>      "I picture the reality in which we live in terms of military
> occupation. We are occupied the way the French and Norwegians
> were occupied by the Nazis during World War II -- but this time
> we are occupied by an army of marketers."

And this starts at birth: in the hospital, the new parents are sent
home with a suitcase full of ads, coupons, samples, etc. One of these
coupons is inevitably a subscription for a parenting magazine whose ads
and articles (sponsored by their advertisers) lay a master guilt-trip
on the parents: "You are a bad parent if you don't spend your entire
income on a designer nursery, designer clothes, disposable diapers that
feel like cloth, special bent bottles that don't put air in baby's
stomach, the latest toys, lessons to make your baby smarter than any
other, get them on the waiting list for the best nursery, elementary,
and high schools, and the list goes on and on and on, oops, forgot the
electric baby wipe warmer. As soon as baby is aware of TV, they are
bombarded with toy and junk food commercials. In school, the corporate
predators provide "curriculum materials" and subsidize activities. I
remember in high school nutrition class getting a pamphlet from the Dr.
Pepper company with recipes using Dr. Pepper. An example was making a
corn bread cake with a box of corn bread mix and a bottle of Dr.
Pepper.
 "Consumers are like roaches -- you spray them and spray
> them and they get immune after a while."

This is an extremely insightful sentence. This is also true of just
about everything we get from the media: violence, profanity,
non-marital sex, greed, political correctness, etc.

"Advertising is not just about manipulating
> people anymore," culture jammer Pedro Carvajal says. "It's about
> taking over their major environment."

One small way that I fight this at home is, at dinner, to serve the
condiments in real dishes, not the bottles in which they came.

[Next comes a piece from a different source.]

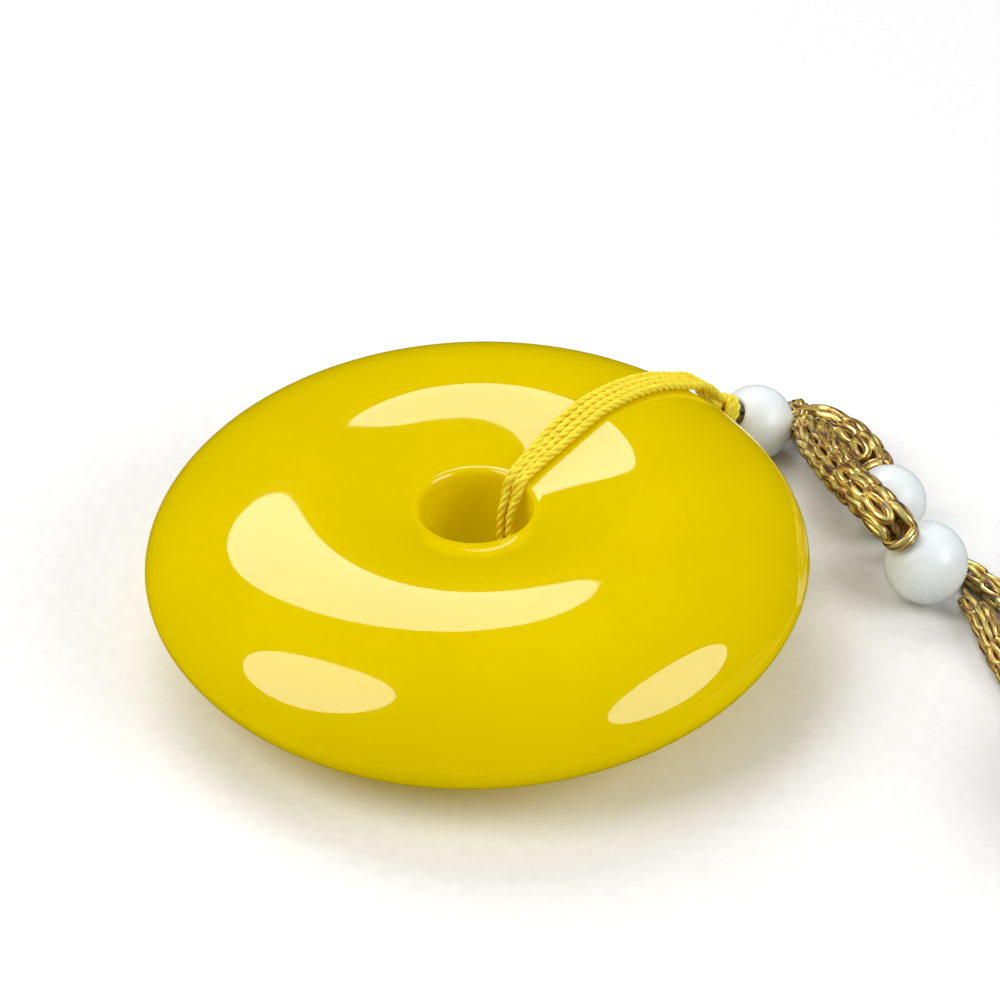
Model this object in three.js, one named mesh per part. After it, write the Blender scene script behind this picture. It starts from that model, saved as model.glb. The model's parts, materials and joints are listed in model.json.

>      Numerous forms of subversive media --the most high-profile
> being "Adbusters," a Vancouver-based antiadvertising magazine --
> are disseminating information on the depredations of advertising.

On Friday after the U.S. Thanksgiving holiday in November, Adbusters
celebrates "Buy Nothing Day" during which the goal is not to contribute
to the Gross National Product. This day was chosen because it is
usually the biggest shopping day of the year, officially opening the
Christmas shopping season.

Tenorlove
only 156 shopping days left until Christmas!